EXERCISE GOAL: Copy exactly, please, the lines of the data from its start through the line containing "one station, measured".

RECORDED DATA:
--- Start ---
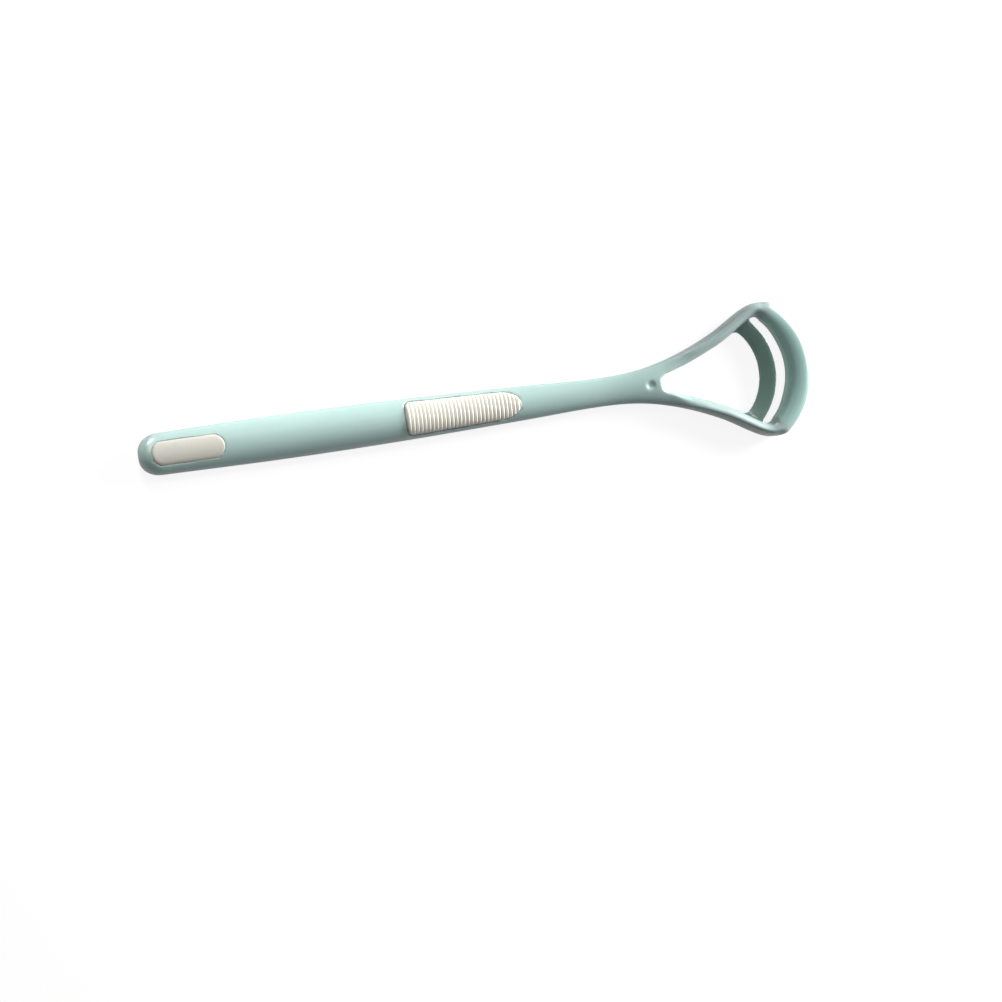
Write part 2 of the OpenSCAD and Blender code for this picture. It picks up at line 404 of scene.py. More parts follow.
@dataclass(frozen=True)
class Section:
    """Cross-section of one station, measured outwards from its inner edge."""

    width: float
    bottom_width: float
    height: float
    outer_shoulder: float
    inner_shoulder: float
    crown: float
    foot: float
    inner_foot: float
    outer_power: float = 2.0
    inner_power: float = 2.0
    middle: float = 0.0
    shared_dome: float = 0.0

    EDGE_STEPS = 4
    DOME_STEPS = 12

    def crown_height(self, distance: float) -> float:
        """Height of the top, on the handle's dome as far as the section shares it.

        Args:
            distance: Distance from the inner edge.

        Returns:
            The height above the underside.
        """
        share = min(1.0, (self.middle + distance) / (self.middle + self.width))
        dome = (self.height - self.outer_shoulder) * math.sqrt(1 - share * share)
        return mix(self.height, self.outer_shoulder + dome, self.shared_dome)

    def blend(self, other: "Section", share: float) -> "Section":
        """Mixes two sections.

        Args:
            other: The section at share 1.
            share: How far from this one to the other.

        Returns:
            The section between them.
        """
        names = self.__dataclass_fields__
        return Section(*(mix(getattr(self, n), getattr(other, n), share) for n in names))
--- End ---
WORKED ANSWER:
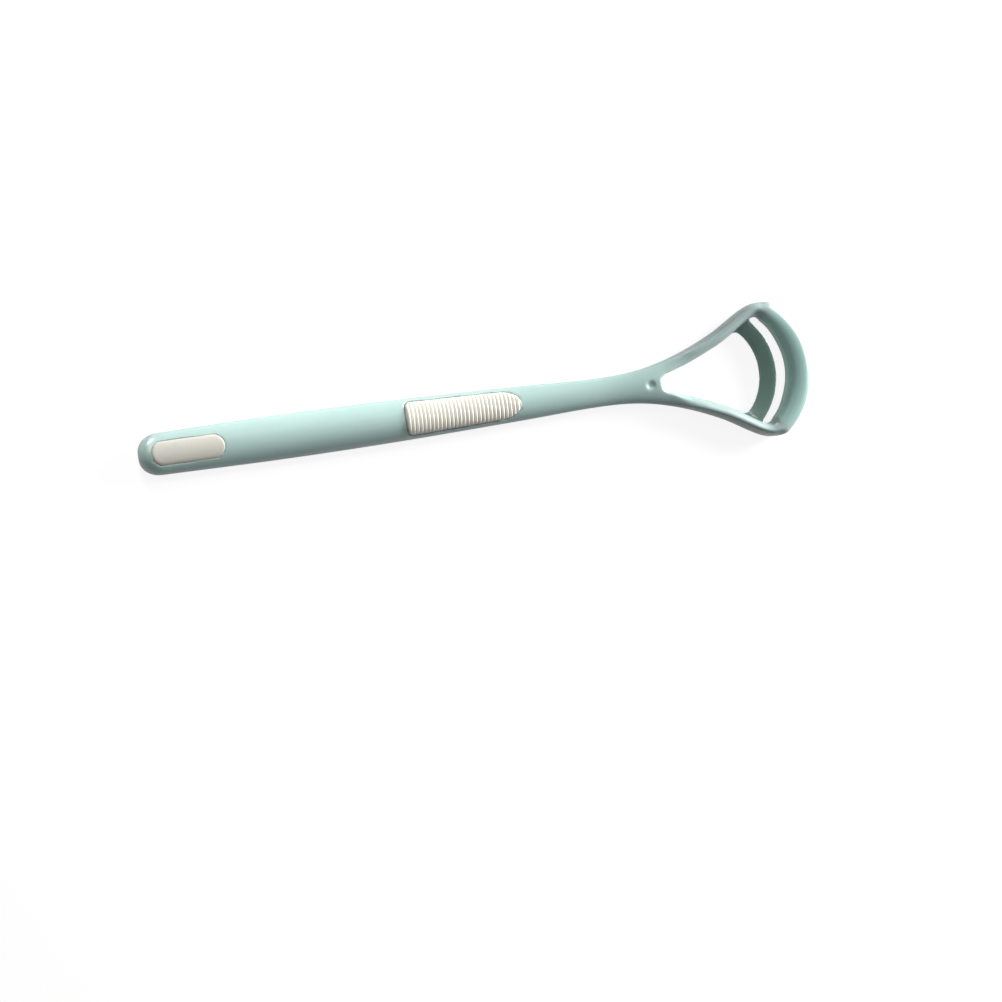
Write part 2 of the OpenSCAD and Blender code for this picture. It picks up at line 404 of scene.py. More parts follow.
@dataclass(frozen=True)
class Section:
    """Cross-section of one station, measured outwards from its inner edge."""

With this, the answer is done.